# [Problem to work on]
Write out the records below once more, exactly as they stand.

* Start Provided material *

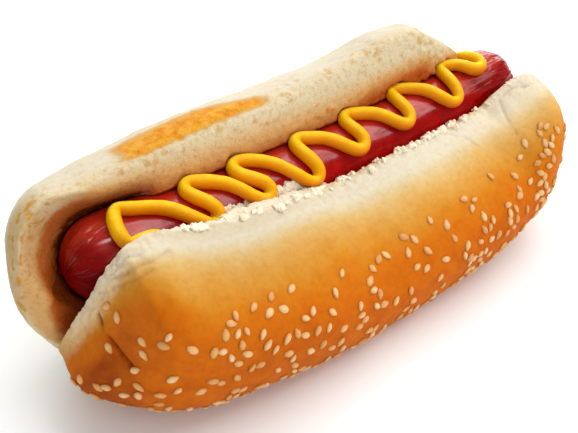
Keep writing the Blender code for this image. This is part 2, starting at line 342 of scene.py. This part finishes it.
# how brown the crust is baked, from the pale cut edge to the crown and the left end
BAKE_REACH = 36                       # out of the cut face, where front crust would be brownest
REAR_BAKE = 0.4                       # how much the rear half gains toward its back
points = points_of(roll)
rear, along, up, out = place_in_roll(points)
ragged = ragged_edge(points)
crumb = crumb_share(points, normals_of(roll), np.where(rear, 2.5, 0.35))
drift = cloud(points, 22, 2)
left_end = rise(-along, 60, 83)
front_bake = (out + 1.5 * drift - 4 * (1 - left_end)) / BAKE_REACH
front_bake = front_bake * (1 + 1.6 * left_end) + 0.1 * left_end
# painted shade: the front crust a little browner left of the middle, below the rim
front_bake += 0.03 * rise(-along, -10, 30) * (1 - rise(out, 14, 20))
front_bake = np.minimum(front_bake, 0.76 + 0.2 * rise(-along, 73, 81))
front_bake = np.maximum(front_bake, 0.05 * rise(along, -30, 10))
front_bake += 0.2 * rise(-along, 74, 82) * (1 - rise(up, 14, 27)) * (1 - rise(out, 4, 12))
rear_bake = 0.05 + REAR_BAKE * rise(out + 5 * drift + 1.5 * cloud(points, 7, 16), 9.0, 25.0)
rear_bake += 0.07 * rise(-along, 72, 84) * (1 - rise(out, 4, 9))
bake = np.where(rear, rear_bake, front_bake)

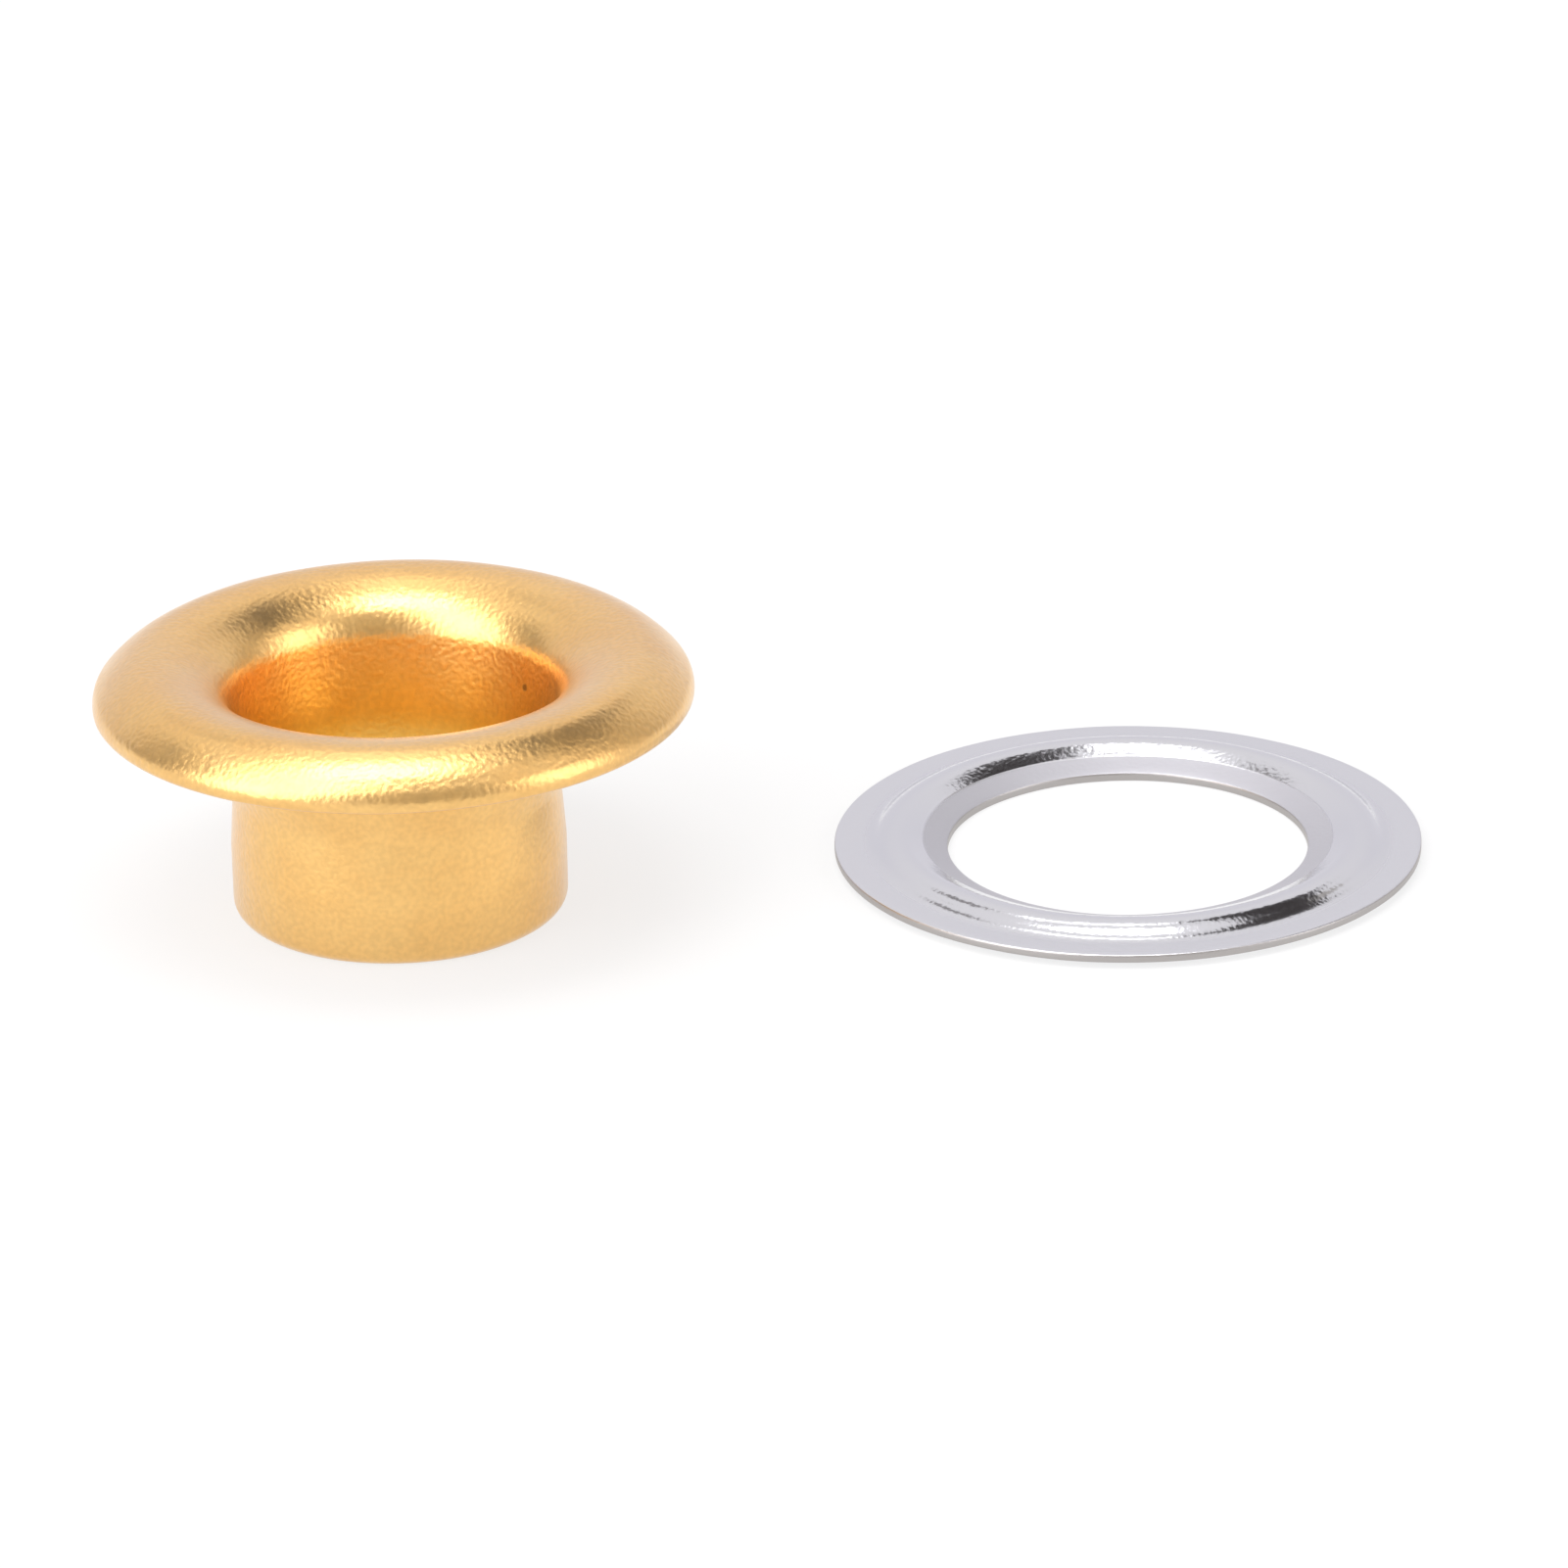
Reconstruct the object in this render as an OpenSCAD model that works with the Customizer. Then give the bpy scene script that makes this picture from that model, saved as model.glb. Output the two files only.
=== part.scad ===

* End Provided material *

# [Worked answer]
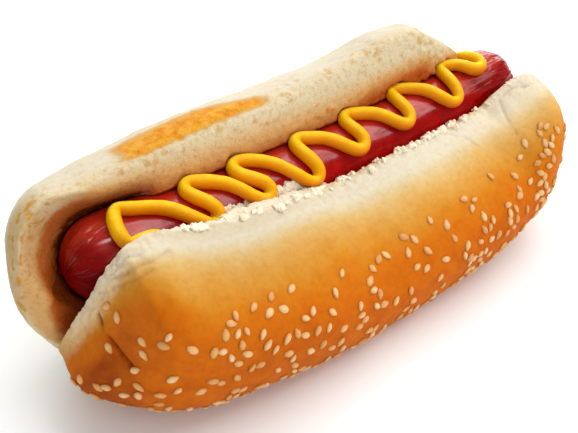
Keep writing the Blender code for this image. This is part 2, starting at line 342 of scene.py. This part finishes it.
# how brown the crust is baked, from the pale cut edge to the crown and the left end
BAKE_REACH = 36                       # out of the cut face, where front crust would be brownest
REAR_BAKE = 0.4                       # how much the rear half gains toward its back
points = points_of(roll)
rear, along, up, out = place_in_roll(points)
ragged = ragged_edge(points)
crumb = crumb_share(points, normals_of(roll), np.where(rear, 2.5, 0.35))
drift = cloud(points, 22, 2)
left_end = rise(-along, 60, 83)
front_bake = (out + 1.5 * drift - 4 * (1 - left_end)) / BAKE_REACH
front_bake = front_bake * (1 + 1.6 * left_end) + 0.1 * left_end
# painted shade: the front crust a little browner left of the middle, below the rim
front_bake += 0.03 * rise(-along, -10, 30) * (1 - rise(out, 14, 20))
front_bake = np.minimum(front_bake, 0.76 + 0.2 * rise(-along, 73, 81))
front_bake = np.maximum(front_bake, 0.05 * rise(along, -30, 10))
front_bake += 0.2 * rise(-along, 74, 82) * (1 - rise(up, 14, 27)) * (1 - rise(out, 4, 12))
rear_bake = 0.05 + REAR_BAKE * rise(out + 5 * drift + 1.5 * cloud(points, 7, 16), 9.0, 25.0)
rear_bake += 0.07 * rise(-along, 72, 84) * (1 - rise(out, 4, 9))
bake = np.where(rear, rear_bake, front_bake)

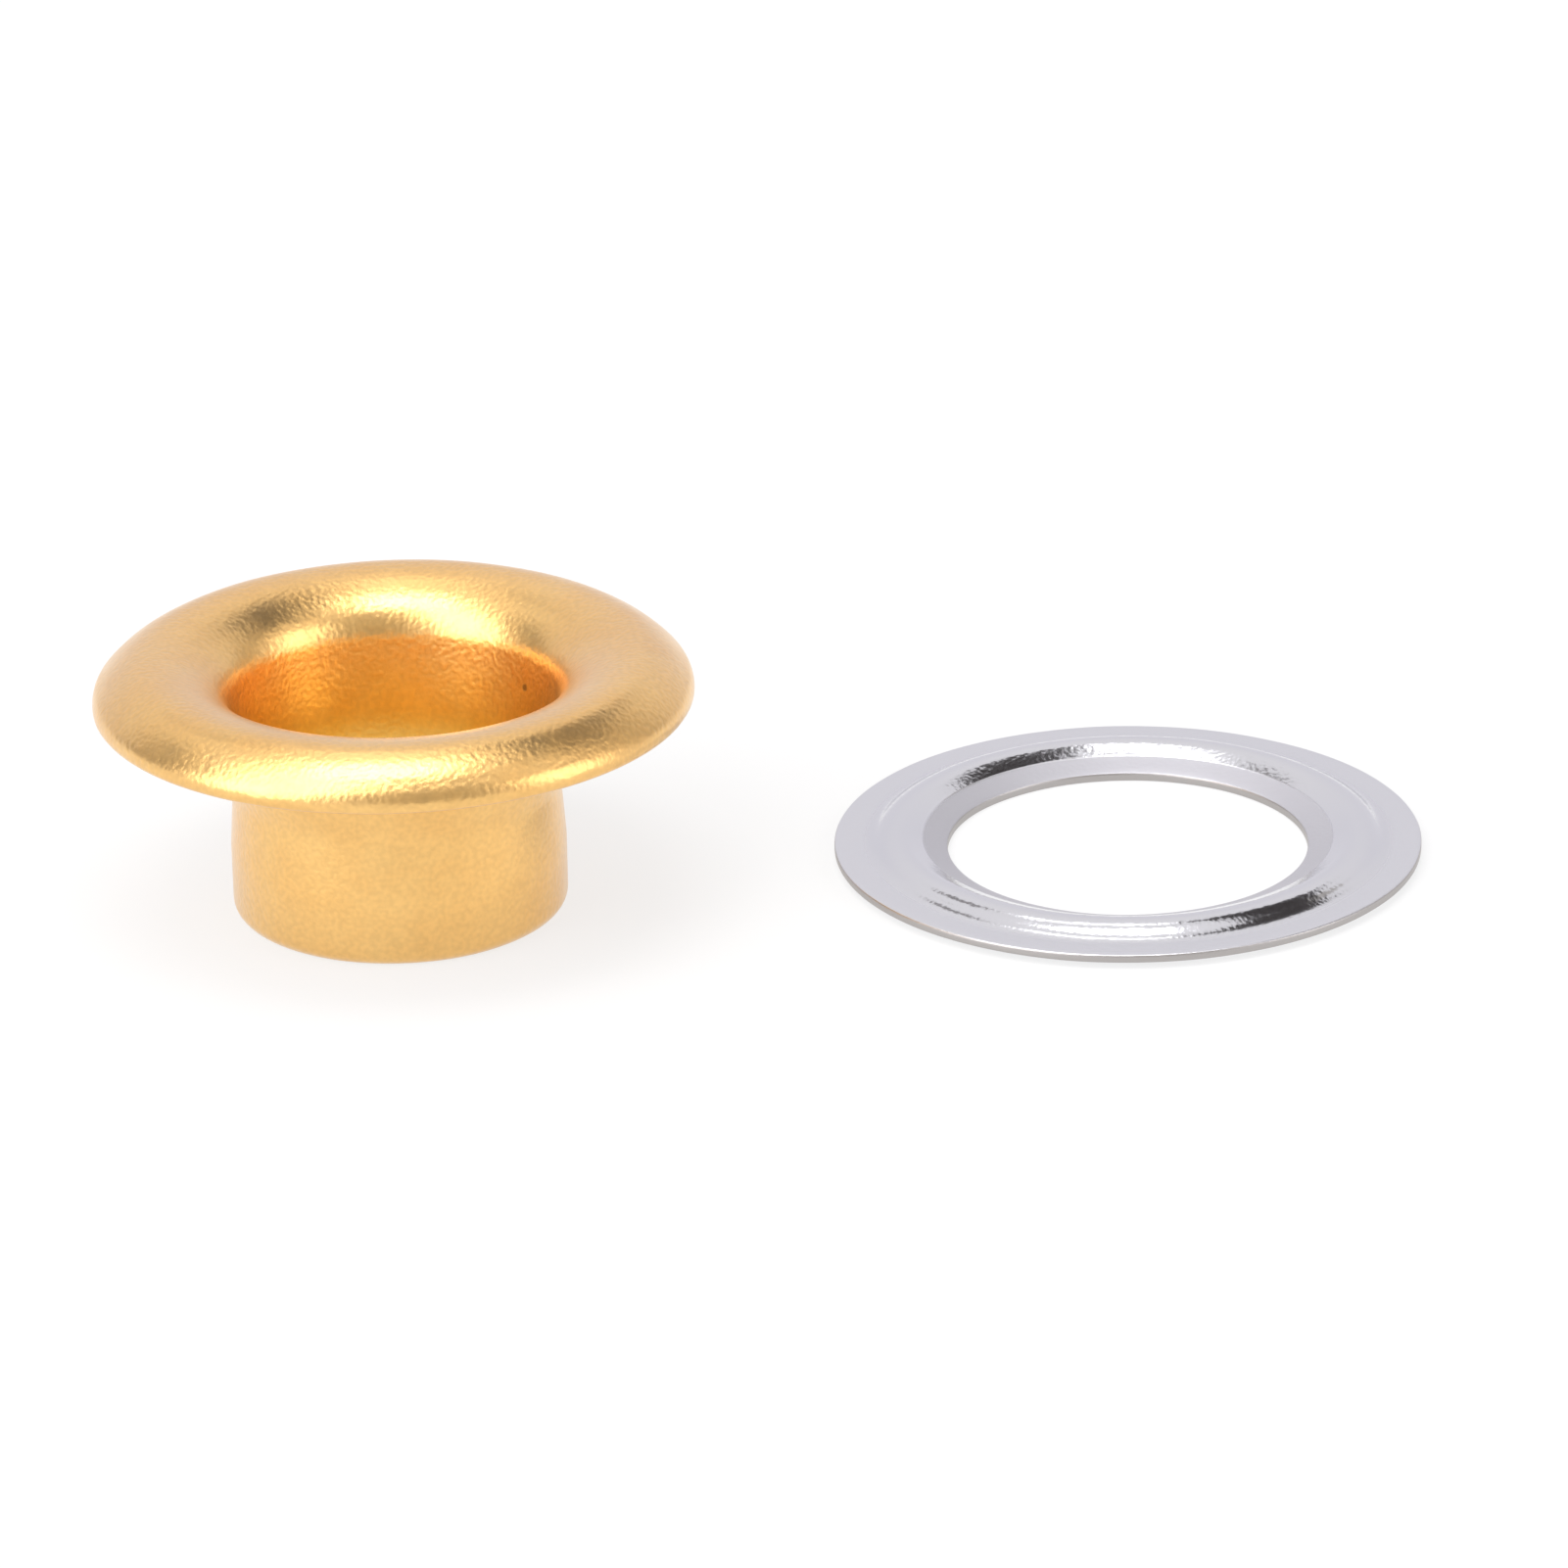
Reconstruct the object in this render as an OpenSCAD model that works with the Customizer. Then give the bpy scene script that makes this picture from that model, saved as model.glb. Output the two files only.
=== part.scad ===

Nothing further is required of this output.